The story isn't bad.  However it fails to evoke the grandeur and scale of the moment captured in Crux of Fate (perhaps due to space constraints), presenting the action in more matter-of-fact terms.  And after I was done reading, I couldn't help but wonder: could I do better... ?

Interesting question!  I'll give myself thirty minutes to find an answer.

Crux of Fate

Sarkhan opened his eyes to madness.

The sky was blighted, a roiling bruised pattern of gray and purple.  Lightning crackled through the clouds in whites and reds and blacks.  Thunder shook the world, and between the crashes of sound he could hear the wailing cries of thousands.

At first he thought that the voices that had been trapped inside of his head had somehow escaped.  He had been told that the complex enchantment that he wove using the dormant power trapped in Ugin's pristine bones would allow him to splinter the barrier of time, to reclaim the moment when the great Elder Dragon had fallen at the hands of Nicol Bolas and doomed the dragons of Tarkir for all time.  But what if it had all been a trick?  What if the spell had merely allowed his voices to escape, insanity given form?

Suddenly bone-weary, Sarkhan struggled to stand, clutching his worn staff with both hands.  His strength was nearly gone, his power spent.  Had his madness finally claimed victory over him?  Very well; he would resist to the end.  "To the end, do you hear me?" he shrieked, and could not hear his own challenge.  The wind tore the sound from his words even as another roar of thunder shook the earth, spilling him onto his knees.
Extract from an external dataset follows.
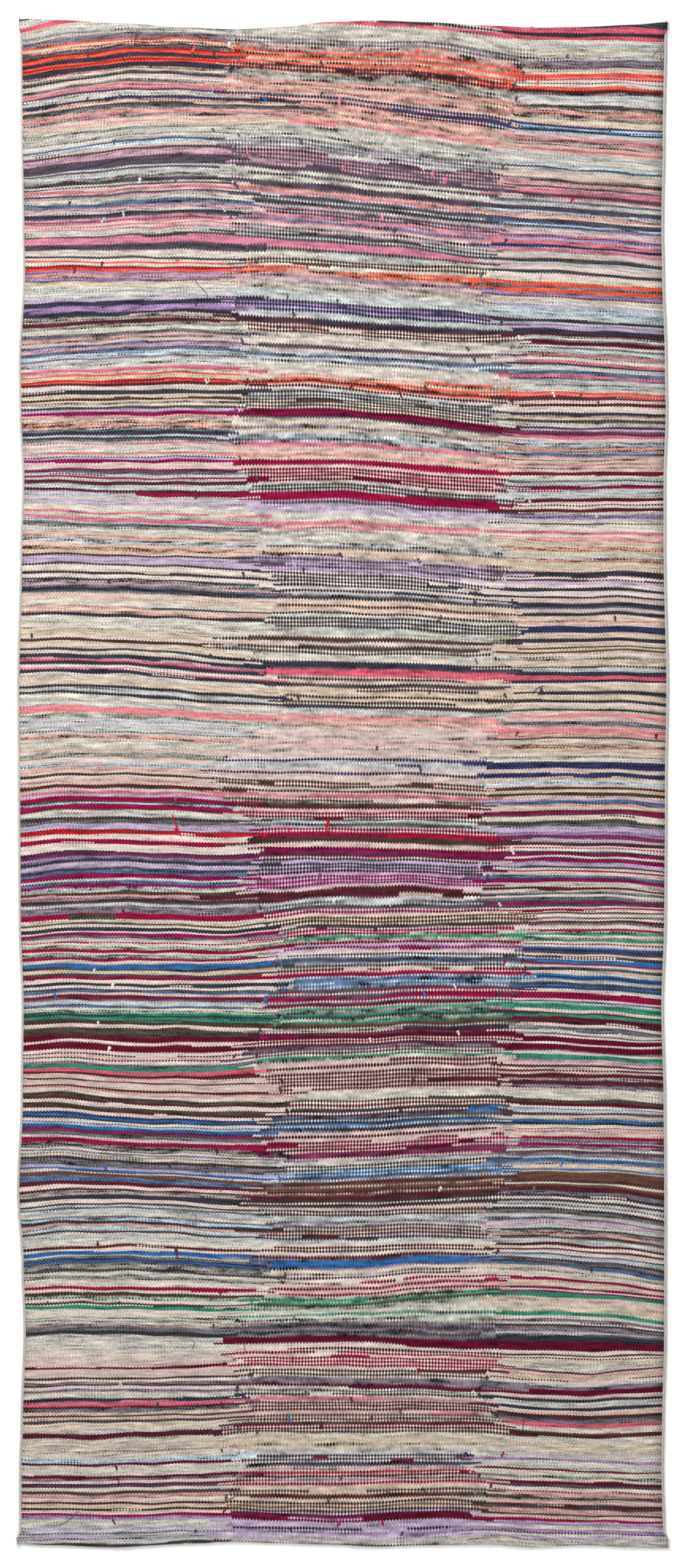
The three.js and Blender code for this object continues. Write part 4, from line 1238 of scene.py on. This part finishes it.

He closed his eyes.  Gritting his teeth, Sarkhan forced himself back up.  I will not die on my back, he swore.  I will not!  He opened his eyes, ready to shout out his final defiance - and then his eyes widened.  He sank back down on his knees, trembling as holy wonder and terror consumed his soul.

In the distance, dwarfing the crumbling peaks of rock and stone over which they fought, two gods in dragon form battled.  One a tarnished gold, his body plated with stolen runed armor, his eyes a bilious green, his veined wings spread like that of a giant bat: Nicol Bolas.  The other an unearthly pale blue, his lithe body shimmering with ghostfire magic, his feathered wings flaring: Ugin.  The two Elder Dragons struggled in the midst of a chaotic whirl of blinding energies, reduced to striking with sharp tooth and brutal claw.  And surrounding them both, birthed from the tempestuous energies they had unleashed, the dragons of Tarkir came into being, screamed their defiance, and fell as chaotic powers shattered their bodies.

Okay: writing fantasy is hard.

I cheated a bit with this one.  I had an outline of the scene sketched out in my head before I started, and even with that advantage, I barely managed to make it halfway to my goal.  What's missing?
  • The sight of his beloved dragons re-energize Sarkhan; in the grip of a near-religious frenzy, he takes on dragon form and flies towards the Elder Dragons, uncaring of his own safety.
  • He starts getting torn apart in the maelstrom, but doesn't care.  It's like being called to rapture.
  • And then Ugin falls, the maelstrom dissipates, Sarkhan suddenly remembers himself.  As Nicol Bolas departs, Sarkhan lands by Ugin's side, suddenly remembering his purpose.
  • But how can he - a mere insect in comparison to the vastness of Ugin's presence - heal the Elder Dragon?  Moment of uncertainty, fear, etc.
  • He goes for it anyway.  Of course.
It seems so basic in outline form, so simple and direct.  But the difficulty - for me, at least - is that epic fantasy requires, well, a sense of epic-ness.  And it takes added time and work to imbue a story with that feeling.  It's something that doesn't come naturally for me.

Still!  This was a fun little exercise.  Maybe I'll try it again someday.